Unencrypted data isn’t confidential, and while the company had stated that it uses strict encryption algorithms to protect user privacy, the F-Secure report suggests otherwise. Some statements on the MIUI, prior to the F Secure note:

MI India’s Facebook page had stated that

“MIUI does not secretly upload photos and text messages”… “MIUI requests public data from Xiaomi servers from time to time. These include data such as preset greeting messages (thousands of jokes, holiday greetings and poems) in the Messaging app and MIUI OTA update notifications, i.e. all non-personal data that does not infringe on user privacy.”F-Secure’s investigation found that MIUI-based smartphones do upload texts. It also found that MIUI requests for personal data as well, and it does so every time a user tries to send a text message.

“Q: Does Xiaomi upload any personal data without my knowledge?
A: No. Xiaomi offers a service called Mi Cloud that enables users to back up and manage personal information in the cloud, as well as sync to other devices. This includes contacts, notes, text messages and photos. Mi Cloud is turned off by default. Users must log in with their Mi accounts and manually turn on Mi Cloud. They also have the option to only turn on backup for certain types of data. The use and storage of data in Mi Cloud fully respects the local laws of each country and region.

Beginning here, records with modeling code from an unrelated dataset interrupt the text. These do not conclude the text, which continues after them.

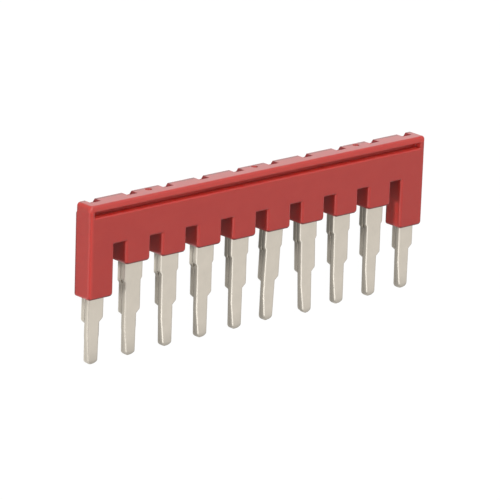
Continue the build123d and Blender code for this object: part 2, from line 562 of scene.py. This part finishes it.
seen = (camera_ray + glossy_ray) * (1 - LIT_SHARE)
backdrop.surface(backdrop.node("ShaderNodeMixShader", {}, {0: seen, 1: lit, 2: glow}))
print("floor nodes:", len(backdrop.tree.nodes))


# %% Floor and world
SKY_LIGHT = 0.30
SKY_TO_CAMERA = 0.70
SKY_TO_GLOSS = 0.62

signs = [(-1, -1), (1, -1), (1, 1), (-1, 1)]
corners = [(sign_x * FLOOR_HALF, sign_y * FLOOR_HALF, -FLOOR_DROP) for sign_x, sign_y in signs]
floor = new_piece("floor", corners, [(0, 1, 2, 3)], backdrop)

world = Finish(bpy.data.worlds.new("studio"))
bpy.context.scene.world = world.owner
camera_ray, glossy_ray = world.rays()
strength = SKY_LIGHT + camera_ray * SKY_TO_CAMERA + glossy_ray * SKY_TO_GLOSS
sky = world.node("ShaderNodeBackground", {}, {"Color": grey(1), "Strength": strength})
world.node("ShaderNodeOutputWorld", {}, {"Surface": sky})
print("floor and world ready")


# %% [markdown]
# ## Lamps
# A softbox is a square area lamp that looks at the object. Its power is worked out from the brightness that it
# should give to a white surface that faces it, so that a lamp can be moved without changing the exposure.
# The key stands behind the top face, which it lights most, and it leaves the groove and the slots in shadow.
# The low lamp lights the left end and the front strip of each slot's wall.

# %% Softboxes
def softbox(name, direction, distance, size, brightness):
    """An area lamp at that distance, in that direction from the object. brightness is what it adds to a white
    surface facing it: power = pi^2 * brightness * distance^2."""
    data = bpy.data.lights.new(name, "AREA")
    data.shape = "RECTANGLE"
    data.size, data.size_y = size
    data.energy = np.pi**2 * brightness * distance**2
    lamp = bpy.data.objects.new(name, data)
    towards = Vector(direction).normalized()
    turned = towards.to_track_quat("Z", "Y").to_matrix().to_4x4()
    lamp.matrix_world = Matrix.Translation(towards * distance) @ turned
    bpy.context.scene.collection.objects.link(lamp)


softbox("key", direction=(0.0, 0.78, 0.62), distance=1.10, size=(0.45, 0.45), brightness=0.84)
softbox("left_low", direction=(-1.0, 0.0, 0.16), distance=1.10, size=(0.20, 0.20), brightness=0.46)


# %% [markdown]
# ## Camera
# The photograph was taken from the upper left with a long lens. The camera's place, about half a metre away at the
# part's stated size, comes from a pinhole fit, and the slight roll turns it about its own axis.

# %% Camera
EYE = Vector((-327.283, 154.372, 367.753)) * MM
AIM = Vector((-0.701, -0.34, 1.5)) * MM
ROLL = np.radians(2.0153)
LENS = 273.055

forward = (AIM - EYE).normalized()
right = forward.cross(Vector((0, 1, 0))).normalized()
up = right.cross(forward)
rolled_right = np.cos(ROLL) * right + np.sin(ROLL) * up
rolled_up = np.cos(ROLL) * up - np.sin(ROLL) * right

camera_data = bpy.data.cameras.new("camera")
camera_data.lens = LENS
camera_data.sensor_width = 36
camera_data.clip_start = 0.01
camera = bpy.data.objects.new("camera", camera_data)
axes = Matrix((rolled_right, rolled_up, -forward)).transposed().to_4x4()
camera.matrix_world = Matrix.Translation(EYE) @ axes
bpy.context.scene.collection.objects.link(camera)
bpy.context.scene.camera = camera
bpy.context.scene.view_settings.view_transform = "Standard"
print("camera at", [round(v, 4) for v in EYE])
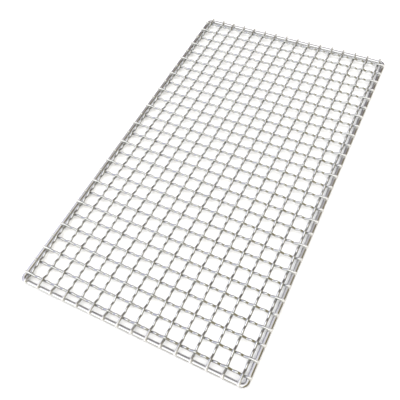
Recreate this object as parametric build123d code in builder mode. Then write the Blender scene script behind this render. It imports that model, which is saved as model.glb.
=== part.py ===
"""A flat barbecue net for a hibachi: crimped wires woven square and welded to a round rim rod."""

from build123d import *
from math import asin, atan2, cos, degrees, hypot, radians, sin
import os

# Rim rod, a closed rectangle of round bar with rounded corners
outer_width = 170.0            # across the rim rod, along X
outer_length = 300.0           # across the rim rod, along Y
rim_diameter = 3.5
rim_corner_radius = 3.4        # at the middle of the bar

# Woven mesh
wire_diameter = 1.8
mesh_pitch = 10.57             # middle to middle of neighbouring wires, both ways
long_wire_count = 16           # wires that run along Y
cross_wire_count = 28          # wires that run along X
crimp_radius = 1.9             # of every bend in a wire, at the middle of the wire
middle_crimp_share = 0.45      # depth of a crimp between crossings, against one at a crossing
contact_gap = 0.02             # between two wires where they cross; a wire is half of it off the rim rod
end_wrap_angle = 31.5          # how far a wire's end goes over the top of the rim rod, in degrees

# Worked out from the sizes above
rim_radius = rim_diameter / 2
wire_radius = wire_diameter / 2
rim_half_width = outer_width / 2 - rim_radius
rim_half_length = outer_length / 2 - rim_radius
mesh_height = rim_diameter                            # the mesh's middle plane is level with the rod's top
crossing_depth = wire_radius + contact_gap / 2        # of a wire's middle at a crossing, from that plane
middle_depth = crossing_depth * middle_crimp_share
end_radius = rim_radius + crossing_depth              # of a wire's end, about the middle of the rim rod


def places(count):
    """Positions of evenly spaced wires, centred on zero."""
    return [mesh_pitch * (index - (count - 1) / 2) for index in range(count)]


def slope_for(length, drop, radius_sum):
    """Angle of the straight runs that, with their tangent arcs, cover a length and a drop."""
    reach = radius_sum - drop
    return degrees(asin(radius_sum / hypot(length, reach)) - atan2(reach, length))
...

Strict encryption algorithms are implemented to protect user privacy.”

In a statement, the company mentioned that it stores consumer’s data in China, but said it only does so if the user has opted for it. That’s not true either, as has been subsequently acknowledged by the company.

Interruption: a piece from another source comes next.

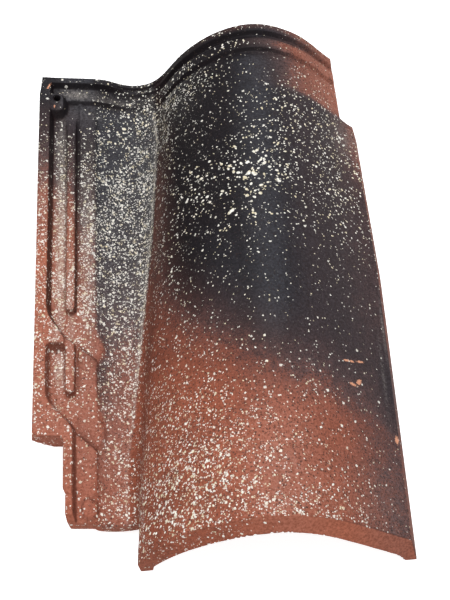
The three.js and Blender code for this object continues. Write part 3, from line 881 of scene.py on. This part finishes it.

Indian Regulators need to take note

Chinese OEM Xiaomi is one of the fastest growing smartphone manufacturers. Its low-priced premium devices has created a stiff competition for other mobile makers. Xiaomi’s former flagship smartphone Mi3 recently arrived in India and was very well received. The handset could possibly soon dominate the market as well. As far as the privacy of a user is concerned, Indian regulators need to keep an eye on it , and ensure that the data of Indian consumers is not being funneled to China. That reminds us: what about the NSA?